I started the Summer Reading Challenge with a book I was extremely eager to read: The Girls, by Emma Cline. This novel has been getting a huge amount of press, and rightly so, even if many of the reviewers have sounded as if they’d been eating sour grapes. Cline’s writing is breathtaking, and the story is deeply compelling, especially for those of us superannuated folks who actually remember the ’60’s and the deep sense of paranoid fear–often reasonable, especially around the question of drugs and cults– that pervaded life back then. It is easy to see how these critics are jealous of Cline’s meteoric rise and the reputed two million dollar advance she got for this, her very first novel.
The Girls is a fictionalized rendering of the Manson murders, told from the point of view of a young woman, Evie Boyd, who becomes involved with a loosely organized band of drifters held together by the mesmerizing attraction of its leader, Russell. Evie is at the stage in her life that she desperately needs to have a sense of self. Her parents are divorcing, her best friend has snubbed her, and she is about to go off to an all-girls boarding school in the fall. She is seeking significance, meaning, and the attention of anybody who can lead her to who she feels she needs to be. Evie accidentally catches sight of a group of women who are part of Russell’s entourage, living in a black-painted schools and diving in dumpsters for discarded food. She is instantly take with Suzanne, the woman closest to Russell, and the way Suzanne seems to exude freedom from how others might judge her. Suzanne takes what she wants, leads a life outside society together with this group of women who are part sisters and part rivals for Russell’s attention. Of course there are lots of drugs and lots of sex. But Suzanne knows how to manipulate people, and Evie is ripe for manipulation. Evie begins to spend days at the squalid ranch where Russell and the girls live, stealing money from her mother’s purse in order to insure that she is accepted, and she feels as if she is emerging transformed into a new kind of self, unconstrained by rules of any sort. She has chosen this group of girls, the bad girls, instead of the bland girls of her own youth.

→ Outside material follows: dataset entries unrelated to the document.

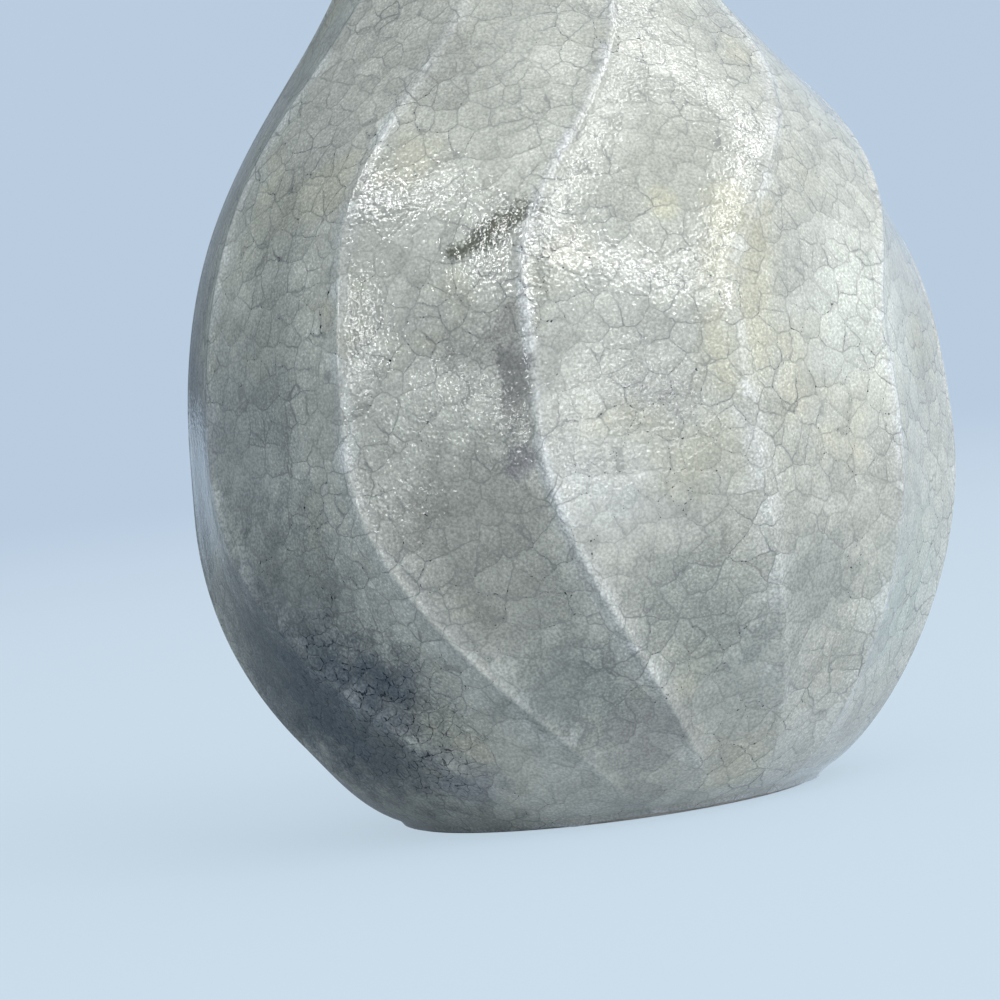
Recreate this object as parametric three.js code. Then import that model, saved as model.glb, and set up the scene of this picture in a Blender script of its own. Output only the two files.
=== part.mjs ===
// A pear-shaped stoneware bottle vase with twelve pinched ribs under a thick crackled glaze.
// Millimetres, +Z up, origin on the ground under the middle of the foot.
// Angles are measured round the vertical axis from the front (-Y) towards the right (+X).

import * as THREE from 'three';

const { degToRad, lerp, smoothstep } = THREE.MathUtils;

// Outline of the glazed vase, measured over the rib crests
const HEIGHT = 129;
const LIP_RADIUS = 18.6;
const NECK_RADIUS = 11.9;
const NECK_HEIGHT = 106;
const BELLY_RADIUS = 38.3;
const BELLY_HEIGHT = 33;
const FOOT_GLAZE_RADIUS = 21.6;

// How far each curve of the outline runs on along its end tangents
const FOOT_FLARE_OUT = 7.4;
const FOOT_FLARE_UP = 3;
const BELLY_PULL_DOWN = 14;
const BELLY_PULL_UP = 45;
const NECK_PULL_DOWN = 36;
const NECK_PULL_UP = 9;
const LIP_FLARE_IN = 3.4;
const LIP_FLARE_DOWN = 5.5;

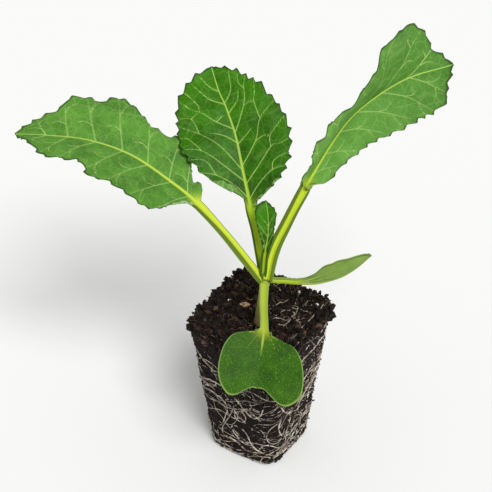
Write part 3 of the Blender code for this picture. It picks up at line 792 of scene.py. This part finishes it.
leaf("centre_leaf", (centre_top_painted_shade, centre_under), "leaf_centre",
     stalk=[(3.2, -4.6, 80), (-1.2, -2.2, 92)],
     midrib=[(-5.4, 0, 102), (-11, 3.5, 113), (-17.7, 8.6, 123.7), (-24.5, 12.5, 131.6),
             (-29.5, 15.2, 135.8), (-35.5, 19.6, 141.5)],
     stalk_half=[1.7, 1.45, 1.35, 1.8], stalk_depth=2.0,
     left=[(0, 1.8), (5, 2.2), (10.5, 5.6), (13.4, 12.4), (18.4, 16.5), (25, 19.8), (34, 19.2),
           (42, 17.2), (48, 12.5), (52.5, 6.5)],
     right=[(0, 1.8), (4, 3.8), (6.7, 9.2), (12, 15.6), (19.4, 18.5), (27, 19), (35, 16.5),
            (43, 12.8), (49, 9), (52.5, 4)],
     face=[heading(0, -1, 0.3), heading(0, -1, 0.5)],
     slope_left=[(25, 15), (15, 5), (8, 0), (5, 0)],
     slope_right=[(25, 15), (15, 5), (8, 0), (5, 0)],
     veins=CENTRE_VEINS, teeth=(1.5, 4.2), ruffle=(0.35, 15), vein_width=0.17,
     midrib_width=0.65)

# Left leaf -----------------------------------------------------------------------------------
# The oldest true leaf on the left: long stalk, long blade held out flat and drooping a little at
# its tip, with a lobed, shallowly toothed margin. A thin grey bloom of wax dulls its green.


def forked(starts, ends, sign):
    """Side veins from the midrib at starts to the margin at ends, each forked near its end."""
    made = []
    for start, (far, out) in zip(starts, ends):
        turn_at = (start + 0.42 * (far - start), sign * 0.36 * out)
        fork = (start + 0.68 * (far - start), sign * 0.64 * out)
        made.append([(start, 0), turn_at, fork, (far, sign * out)])
        made.append([fork, (fork[0] - 0.5, fork[1] + sign * 0.2 * out),
                     (far - 4.5, sign * 0.97 * out)])
        made.append([turn_at, (turn_at[0] + 3, turn_at[1] + sign * 0.06 * out),
                     (turn_at[0] + 5.5, turn_at[1] - sign * 0.02 * out)])
    return made


outer_top = leaf_skin("outer_leaf_upper_skin", "#2e660d", "#569429", "#a4c66c", "#c5d53c",
                      "#2a4614", mesh_vein=0.2, bloom=0.06, rough=0.55, stipple=0.3, slant=0.2)
outer_under = leaf_skin("outer_leaf_lower_skin", "#6d9457", "#8db072", "#c6d6a8", "#92ac2e",
                        "#4c6b38", mesh_vein=0.4, bloom=0.15, rough=0.65, slant=0.2)
leaf("left_leaf", (outer_top, outer_under), "leaf_left",
     stalk=[(3.9, -6.9, 79.6), (-3.8, -8.9, 89.4), (-10.6, -10.7, 97.5)],
     midrib=[(-19.2, -12.8, 106), (-27.5, -14.7, 112), (-42.3, -18.5, 120.5),
             (-57, -23.5, 124.5), (-70.5, -29, 125), (-83, -33.5, 124)],
     stalk_half=[1.6, 1.4, 1.35, 1.8], stalk_depth=2.2,
     left=[(0, 1.8), (4, 4.5), (7, 10.5), (11, 18), (17, 21.5), (25, 20.5), (31, 19.8), (37, 21),
           (41, 17), (50, 14), (55, 14.5), (64, 7)],
     right=[(0, 1.8), (3.5, 7), (7, 6), (11, 11), (18, 17), (23, 14.5), (28, 14.8), (36, 18.5),
            (42, 20.8), (47, 17.2), (50, 18), (56, 16.5), (59, 10.5), (66, 7.8), (70, 3.5)],
     face=[heading(0.3, -0.25, 1), heading(0, -0.25, 1)],
     slope_left=[(13, 13), (13, 13)], slope_right=[(13, 13), (13, 13)],
     veins=(forked((4, 12, 22, 32, 42, 52, 60),
                   ((10, 17), (20, 21), (30, 20), (39, 19), (51, 14), (58, 12), (65, 6)), -1)
            + forked((5, 13, 22, 32, 42, 52, 60),
                     ((11, 11), (19, 16.5), (29, 15), (41, 20.5), (50, 18), (57, 15), (66, 7.5)), 1)),
     teeth=(1.3, 5.5), ruffle=(0.7, 21), vein_width=0.18, midrib_width=0.7, blade_rows=270,
     halves=62)

# Right leaf ----------------------------------------------------------------------------------
# The other outer leaf: folded up along its midrib, so that its left half stands as a steep wall
# whose margin rolls outwards, while the right half lies open. It opens flat towards the tip.

# the same skin with painted sheen: a painted pale shine at the base, where the folded walls
# catch the light at a slant, and dark green beyond
folded_top_painted_sheen = leaf_skin("folded_leaf_upper_skin_painted_sheen", "#6aa541", "#2c6808", "#a4c66c", "#c5d53c",
                       "#2a4614", mesh_vein=0.2, bloom=0.06, rough=0.55, stipple=0.3, slant=0.75)
leaf("right_leaf", (folded_top_painted_sheen, outer_under), "leaf_right",
     stalk=[(5.0, -5.8, 79.3), (4.6, -0.7, 88.9), (6.3, 4.2, 97.5)],
     midrib=[(10, 10.9, 111), (15, 20.5, 126.5), (19.7, 28.7, 135.7), (28.8, 42.3, 143.8),
             (40.8, 55.9, 147.6)],
     stalk_half=[1.8, 1.5, 1.5, 1.9], stalk_depth=2.3,
     left=[(0, 1.9), (2, 4.6), (5, 5.6), (10, 9.4), (15, 13), (20, 14.2), (28, 15.6), (38, 18.4),
           (46, 19.6), (53, 19.2), (58.5, 16.8), (62, 13), (63.5, 7.5), (67, 4)],
     right=[(2, 1.9), (3, 3.6), (5, 6), (9, 7.4), (14, 7.8), (19.5, 9.6), (31, 12.6), (40, 14.8),
            (49, 15.4), (57, 15), (62.5, 12.5), (63.2, 9.5), (66, 5.2)],
     face=[heading(-0.6, -0.6, 0.6), heading(-0.3, -1, 0.7), heading(0, -1, 0.8),
           heading(0, -0.8, 1)],
     slope_left=[(70, 60, 40, 20, 20), (92, 88, 50, 20, 10), (92, 90, 70, 20, -20),
                 (90, 90, 88, 70, 0), (82, 82, 80, 70, 20), (66, 62, 58, 56, 40),
                 (38, 34, 32, 30, 20), (10, 10, 5, 5, 5)],
     slope_right=[(15, 5), (8, 5), (5, 5)],
     veins=(forked((6, 15, 24, 32, 41, 52),
                   ((16, 14), (28, 17), (40, 19), (50, 19), (62, 16), (64, 8)), -1)
            + forked((5, 13, 22, 31, 42, 53),
                     ((12, 6), (20, 8.5), (33, 11.5), (45, 13.5), (56, 15), (63.5, 10)), 1)),
     teeth=(1.2, 5.5), ruffle=(0.5, 18), vein_width=0.18, midrib_width=0.7, blade_rows=270,
     halves=62)

# Youngest leaf -------------------------------------------------------------------------------
# A leaf 29 mm long that still stands half folded in the middle of the crown.

# it wears the centre leaf's skins, so its base too is darkened partly by painted shade
leaf("youngest_leaf", (centre_top_painted_shade, centre_under), "leaf_young",
     stalk=[(3.5, -6.1, 80.3)],
     midrib=[(4.2, -6, 90), (4.9, -5.2, 97.7), (3.7, -3.5, 104.6), (2, -2.2, 109)],
     stalk_half=[0.8, 0.9], stalk_depth=1.4,
     left=[(0, 0.9), (4, 1), (8, 3.2), (13, 4.6), (17, 4.6), (19.5, 2.6)],
     right=[(0, 0.9), (5, 1.8), (10, 2.2), (16, 3)],
     face=[heading(0, -1, 0.3), heading(0, -1, 0.4)],
     slope_left=[(40, 40), (30, 30), (20, 20)], slope_right=[(40, 40), (30, 30), (20, 20)],
     veins=[[(3, 0), (6, -1.6), (9, -3)], [(7, 0), (10, -2.2), (13.5, -4.4)], [(11, 0), (17, -4.4)],
            [(3, 0), (6, 1), (9, 1.9)], [(7, 0), (12, 2.3)], [(11, 0), (16, 2.8)]],
     teeth=(0.4, 2.4), ruffle=(0.1, 6), pucker=0.15, vein_width=0.09, midrib_width=0.3,
     glow=1.0, reach=4, stalk_rows=30, blade_rows=100, halves=24)

# Front seed leaf -----------------------------------------------------------------------------
# A cotyledon, heart-shaped with a notch at its tip, thicker and darker than a true leaf and with
# no visible mesh of veins. It hangs on its short pale stalk over the plug's front corner.

front_top = leaf_skin("front_seed_leaf_upper_skin", "#204503", "#346206", "#83a83c", "#a2b134",
                      "#86a552", mesh_vein=0.03, rough=0.5, stipple=0.65, slant=0.1)
seed_under = leaf_skin("seed_leaf_lower_skin", "#64852c", "#84a346", "#a6b96c", "#a3b932",
                       "#3d5220", mesh_vein=0.1, bloom=0.04, rough=0.6, stipple=0.2, slant=0.1)
leaf("front_seed_leaf", (front_top, seed_under), "cotyledon_front",
     stalk=[(4.9, -7.2, 78.8), (7.5, -11.7, 73.3)],
     midrib=[(12.1, -18.4, 68.9), (15, -24.8, 62.5), (17.8, -31.4, 53.6)],
     stalk_half=[1.35, 1.2, 1.05, 1.2], stalk_depth=1.7,
     left=[(0, 1.2), (2.2, 2.5), (4, 7), (6, 11.5), (11, 14.5), (18, 15.7), (23, 14.8),
           (26, 11.2), (25.6, 8), (23.2, 5), (21.3, 2.5)],
     right=[(0, 1.2), (1.6, 3.1), (2.2, 7), (4, 10.8), (8.5, 13.4), (15, 14.3), (20.3, 13.1),
            (24, 10.2), (24.2, 7.4), (22.4, 4.6), (21.1, 2.2)],
     face=[heading(0, -0.6, 1), heading(0, -1, 0.9), heading(0, -1, 0.66)],
     slope_left=[(5, 5), (5, 5)], slope_right=[(5, 5), (5, 5)],
     veins=[[(1, 0.5), (4, 3), (7, 4.5)], [(1, -0.5), (4, -3), (7, -4.5)]],
     ruffle=(0.15, 14), pucker=0.12, blade=0.6, vein_width=0.1, midrib_width=0.5,
     midrib_end=0.5, reach=14, sweep=1.3, stalk_rows=30, blade_rows=130, halves=46)

# Right seed leaf -----------------------------------------------------------------------------
# The other cotyledon, turned on its stalk so that its paler underside shows from the front.

leaf("right_seed_leaf", (front_top, seed_under), "cotyledon_right",
     stalk=[(5.4, -4.4, 79.2), (9, -1.2, 78.6)],
     midrib=[(12.4, 2, 77.2), (18.1, 6.5, 76.3), (24.3, 11.4, 78), (28.8, 15.3, 81.5),
             (32.8, 18.8, 86.6)],
     stalk_half=[1.3, 1.1, 1.2, 1.6], stalk_depth=1.7,
     left=[(0, 1.6), (2.5, 3.2), (6, 6.5), (12, 10), (17, 11), (22, 9.6), (26.5, 6.6), (29, 3)],
     right=[(0, 1.6), (2.5, 3.2), (6, 6), (11, 9.6), (17, 11), (22, 10), (26.5, 7.6), (29.5, 4)],
     face=[heading(0, 0.8, 1), heading(0, 1, 1), heading(-0.4, 1, 1), heading(-0.6, 0.8, 1)],
     slope_left=[(15, 5), (15, 5)], slope_right=[(20, 25), (15, 25)],
     veins=[[(1, 0.5), (7, 4.5), (15, 7)], [(1, 0.5), (8, 2.5), (18, 4)],
            [(1, -0.5), (7, -4.5), (15, -7)]],
     ruffle=(0.15, 14), pucker=0.12, blade=0.6, vein_width=0.2, reach=13,
     sweep=1.3, stalk_rows=30, blade_rows=120, halves=42)

# Floor and lights ----------------------------------------------------------------------------
# A plain near-white floor, one wide soft lamp high on the +X side, and an even white surround.

floor_paint, tree, shader = new_material("floor_paint")
shader.inputs["Base Color"].default_value = linear("#f6f6f5")
shader.inputs["Roughness"].default_value = 0.95
shader.inputs["Specular IOR Level"].default_value = 0.1
bpy.ops.mesh.primitive_plane_add(size=12)
floor = bpy.context.object
floor.name = "floor"
floor.data.materials.append(floor_paint)

bpy.ops.object.light_add(type="SUN", location=(0.7, -0.45, 0.9))
lamp = bpy.context.object
lamp.name = "soft_lamp"
lamp.data.energy = 2.5
lamp.data.angle = math.radians(28)
lamp.rotation_euler = lamp.location.to_track_quat("Z", "Y").to_euler()
world = bpy.data.worlds.new("surround")
world.use_nodes = True
world.node_tree.nodes["Background"].inputs["Color"].default_value = (1, 1, 1, 1)
world.node_tree.nodes["Background"].inputs["Strength"].default_value = 0.46
bpy.context.scene.world = world
bpy.context.scene.view_settings.view_transform = "Standard"

bpy.context.view_layer.update()
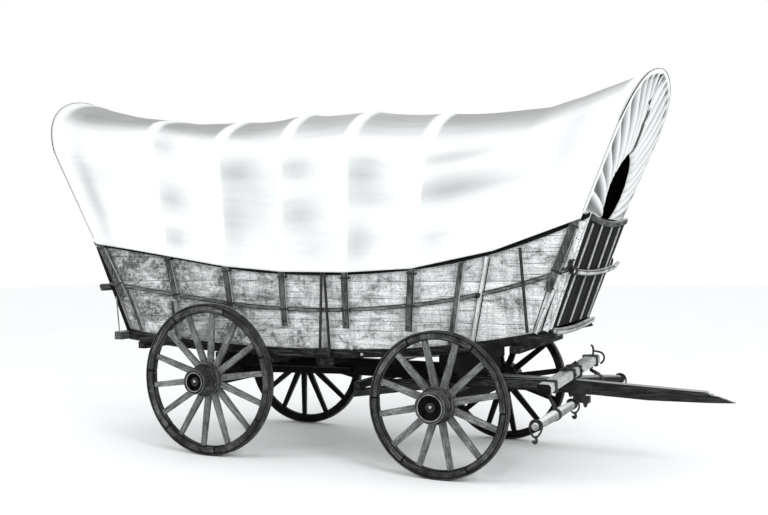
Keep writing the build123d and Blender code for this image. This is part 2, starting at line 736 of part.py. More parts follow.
def single_tree(name, frame):
    tree = SINGLE_TREES[name]
    x, y, z = swivel(frame, tree)
    centre = (tree["x"], tree["hang"], tree["z"])
    place = placed(*centre, tree["turn"], tree["tilt"])
    profile = [(0, -SINGLE_HALF), (26, -SINGLE_HALF), (SINGLE_RADIUS, -SINGLE_HALF / 2),
               (SINGLE_RADIUS + 3, 0), (SINGLE_RADIUS, SINGLE_HALF / 2), (26, SINGLE_HALF),
               (0, SINGLE_HALF)]
    bar = revolve(make_face(Polyline(profile, close=True)), axis=Axis.Y)
    keep(name + "_singletree_bar", place * bar)
    band_ring = y_cylinder(0, 0, (-22, 22), SINGLE_RADIUS + 9) - bar
    stem_low = (centre[0], centre[1], centre[2] + SINGLE_RADIUS + 5)
    link = rod(stem_low, (x, y, z - SWIVEL["foot"]), SWIVEL["link_radius"]) - place * bar
    link += z_cylinder(x, y, (z - SWIVEL["foot"] - 6, z), SWIVEL["radius"])
    ends = []
    for side in (-1, 1):
        cap = y_cylinder(0, 0, sorted((side * (SINGLE_HALF - 60), side * (SINGLE_HALF - 22))), 38)
        ends.append(cap - bar)
    keep(name + "_singletree_irons", place * band_ring + link, [place * e for e in ends])


# ---- tailgate -----------------------------------------------------------------------------------
def tailgate():
    """Drop gate: planks, battens and strap hinges that turn on pins at the rear crosspiece."""
    plane = raked_plane(-1090, 1062, REAR_RAKE, -1)
    foot, height = 30.0, 790.0
    rough = plane.location * Pos(0, foot + height / 2, GAP - BOARD / 2) * Box(1500, height, BOARD)
    panel = rough & wedge(-BOARD - GAP, (-1700, -800), (900, 2100))
    planks = 6
    for i in range(1, planks):
        y = -600 + 1200.0 / planks * i
        panel = panel - box((-1800, -800), (y - SEAM / 2, y + SEAM / 2), (900, 2100))
    keep("tailgate_boards", panel)

    axis = (plane.location * Pos(0, HINGE["up"], HINGE["out"])).position
    wide, thick, length = STRAP
    straps = []
    pins = []
    for y in HINGE["places"]:
        local_y = -y
        leaf = plane.location * Pos(local_y, HINGE["up"] + length / 2, GAP + thick / 2) * Box(
            wide, length, thick)
        eye = y_cylinder(axis.X, axis.Z, (y - wide / 2, y + wide / 2), HINGE["knuckle"])
        hole = y_cylinder(axis.X, axis.Z, (y - 90, y + 90), HINGE["radius"] + RUNNING_FIT)
        straps.append(leaf + eye - hole)
        pin = y_cylinder(axis.X, axis.Z, (y - 42, y + 42), HINGE["radius"])
        for side in (-1, 1):
            ys = sorted((y + side * (wide / 2 + GAP), y + side * 42))
            cheek = box((axis.X - 13, axis.X + 13), ys, (REAR_CROSSPIECE["z"][1], axis.Z + 11))
            pin = pin + cheek
        pins.append(pin)
    keep("tailgate_straps", straps)
    keep("tailgate_hinge_pins", pins)

    battens = []
    for level, half in ((125, 560), (430, 764), (745, 590)):
        batten = plane.location * Pos(0, level, GAP + 18) * Box(2 * half, 60, 36)
        for strap in straps:
            batten = batten - strap
        battens.append(batten)
    keep("tailgate_battens", battens)


def build():
    sky = above_underside()
    crosspieces = front_end()
    rear = REAR_CROSSPIECE
    crosspieces.append(box(rear["x"], (-rear["half"], rear["half"]), rear["z"]))
    keep("end_crosspieces", crosspieces)
    rails, sill = body_sides(crosspieces)
    beams = floor_and_cross_sills(sky)
    rods, uprights = standards(rails, sill, beams)
    sheet, room = cover_sheet()
    keep("cover_sheet", sheet)
    hoops = bows(room)
    keep("side_irons", rods, bow_staples(hoops, rails + uprights))
    keep("cover_front", gathered_end(BOWS["front_bow"], 1))
    keep("cover_rear", gathered_end(BOWS["rear_bow"], -1))
    reach = rear_gear(sky)
    front_gear(reach, sky)
    frame = evener()
    for name in SINGLE_TREES:
        single_tree(name, frame)
    tailgate()
    for end, x, size in (("rear", 0.0, REAR_WHEEL), ("front", WHEELBASE, FRONT_WHEEL)):
        for side_name, side in (("right", -1), ("left", 1)):
            wheel(side_name + "_" + end, x, side, **size)


if __name__ == "__main__":
    build()
    os.makedirs("parts", exist_ok=True)
    for node, shape in NODES.items():
        export_step(shape, "parts/" + node + ".step")
    corners = Compound(children=[s for n in NODES.values() for s in solids_of(n)]).bounding_box()
    print("box", corners.min, corners.max)
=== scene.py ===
import json
import math
import random

import bpy
import numpy as np
from mathutils import Matrix, Vector


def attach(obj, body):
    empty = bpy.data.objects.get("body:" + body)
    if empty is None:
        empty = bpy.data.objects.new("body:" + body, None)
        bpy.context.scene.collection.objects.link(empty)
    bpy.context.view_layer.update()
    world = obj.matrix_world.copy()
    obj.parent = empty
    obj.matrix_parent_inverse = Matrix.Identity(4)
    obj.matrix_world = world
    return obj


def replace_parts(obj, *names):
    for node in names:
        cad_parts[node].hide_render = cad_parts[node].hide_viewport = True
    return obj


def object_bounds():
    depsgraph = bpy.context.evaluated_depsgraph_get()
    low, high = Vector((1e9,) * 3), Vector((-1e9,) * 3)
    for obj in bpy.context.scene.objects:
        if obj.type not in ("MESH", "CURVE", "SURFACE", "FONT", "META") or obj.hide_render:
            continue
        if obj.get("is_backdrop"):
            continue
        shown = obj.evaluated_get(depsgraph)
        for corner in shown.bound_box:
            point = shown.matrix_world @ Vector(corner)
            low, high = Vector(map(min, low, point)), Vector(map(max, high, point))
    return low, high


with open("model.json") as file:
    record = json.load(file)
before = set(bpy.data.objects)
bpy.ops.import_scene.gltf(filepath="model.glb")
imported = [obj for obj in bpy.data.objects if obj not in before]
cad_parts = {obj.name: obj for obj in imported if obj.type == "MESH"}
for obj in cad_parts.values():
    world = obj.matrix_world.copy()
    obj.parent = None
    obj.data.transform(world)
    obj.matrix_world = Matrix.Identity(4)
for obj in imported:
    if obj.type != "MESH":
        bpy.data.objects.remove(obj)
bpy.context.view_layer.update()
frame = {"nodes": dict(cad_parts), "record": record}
NODES = frame["nodes"]
BODY_OF = {n: b for b, nodes in frame["record"]["behaviour"]["bodies"].items() for n in nodes}
SLOT_OF = {row["node"]: row["material_slot"] for row in frame["record"]["subparts"]}

MIDDLE = 1.0444                    # station of the origin, forward of the rear axle
FLARE = math.radians(5.0)          # lean of the plank sides
SIDE_Y, SIDE_Z = 0.600, 0.930      # half width over the boards, and the height it is taken at
TRACK = 1.660
SIDES = (("right", -1), ("left", 1))
# hub_end is the hub's end from the middle of the rim, hollow the radius of its mouth, and dark the
# radius inside which the end is painted black, as painted shade in the hollow
WHEELS = dict(
    rear=dict(x=-MIDDLE, radius=0.6605, hub_end=0.198, hollow=0.072, dark=0.0735),
    front=dict(x=2.160 - MIDDLE, radius=0.5715, hub_end=0.163, hollow=0.092, dark=0.0935),
)


def at(station, y, z):
    """Point in the wagon's frame, given by its station."""
    return Vector((station - MIDDLE, y, z))


# ---- finishes -----------------------------------------------------------------------------------
def new_finish(name):
    material = bpy.data.materials.new(name)
    material.use_nodes = True
    return material, material.node_tree, material.node_tree.nodes["Principled BSDF"]


def put(tree, kind, settings=None, **sockets):
    """Adds a node; sockets are given by name with _ for a space."""
    node = tree.nodes.new(kind)
    for key, value in (settings or {}).items():
        setattr(node, key, value)
    for key, value in sockets.items():
        node.inputs[key.replace("_", " ")].default_value = value
    return node


def read(tree, name, output="Fac"):
    """Value of one of the piece's own attributes."""
    return put(tree, "ShaderNodeAttribute", {"attribute_name": name}).outputs[output]


def reckoned(tree, operation, first, second):
    node = put(tree, "ShaderNodeMath", {"operation": operation})
    tree.links.new(first, node.inputs[0])
    tree.links.new(second, node.inputs[1])
    return node.outputs[0]


def ramp(tree, source, stops):
    node = tree.nodes.new("ShaderNodeValToRGB")
    while len(node.color_ramp.elements) < len(stops):
        node.color_ramp.elements.new(0.5)
    for element, (place, colour) in zip(node.color_ramp.elements, stops):
        element.position = place
        element.color = (*colour, 1) if hasattr(colour, "__len__") else (colour,) * 3 + (1,)
    tree.links.new(source, node.inputs[0])
    return node.outputs[0]


def noise(tree, vector, scale, detail, rough, twist=0.0):
    node = put(tree, "ShaderNodeTexNoise", Scale=scale, Detail=detail, Roughness=rough,
               Distortion=twist)
    tree.links.new(vector, node.inputs["Vector"])
    return node.outputs["Fac"]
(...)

It is very easy to imagine the horrific nature of the Manson murders, and Cline treads very lightly on the graphic nature of the crimes, choosing to reveal the immense brutality of the scene at the end of the novel in a few gripping details. The reader, of course, knows what’s coming, and so Cline so carefully builds the tension of the plot through her evocative writing that the reader doesn’t mind knowing how it will all end. Here’s a sample: “She was lost in that deep and certain sense that there was nothing beyond her own experience. As if there were only one way things could go, the years leading you down a corridor to the room where your inevitable self waited–embryonic, ready to be revealed. How sad it was to realize that sometimes you never got there. That sometimes you lived a whole life skittering across the surface as the years passed, unblessed. (p.18).
And yet, it is not revealing too much to note that Evie (and her name is significant: “Eve,” the first woman) is not allowed to go with Suzanne and the girls on the night of the murder. Suzanne kicks Evie off the bus that is en route to the scene, knowing that this is an act of immense kindness in sparing Evie the experience of what they were about to do. Evie takes this as a rejection, and even though she escapes the inevitable outcome of the crimes, she is never the same. She feels as if she missed achieving some purpose in her life, even if it would have been participating in this gruesome murder. And the novel is narrated retrospectively, at the point at which Evie has missed many opportunities for a good and decent life. She is unemployed, having only been able to find work previously as a temporary home health aide, and finds it impossible to connect to people. She is drifting through her life, tethered to this narrative in which she does not even appear.
There is a real sense of sadness in The Girls, and the feeling that women in the ’60’s were only reflected by the notoriety of the men in their lives–for better or for worse. And that finding one’s way in the world as a woman who has escaped a terrible fate is almost impossible–women are still so often objectified and are actually complicit in their own objectification. Not much has changed. And yet, Evie is trying. Her life is out of the limelight, drab, meaningless in being attached to a notorious past only in a peripheral way, but perhaps this is the most meaningful kind of life that there is.
This is an excellent read, hard to put down.
Wow! Great first post, Nadia. I love how you mention the author and her advance- that’s pretty phenomenal! I heard a bit about this book and now knowing more will definitely have to check it out.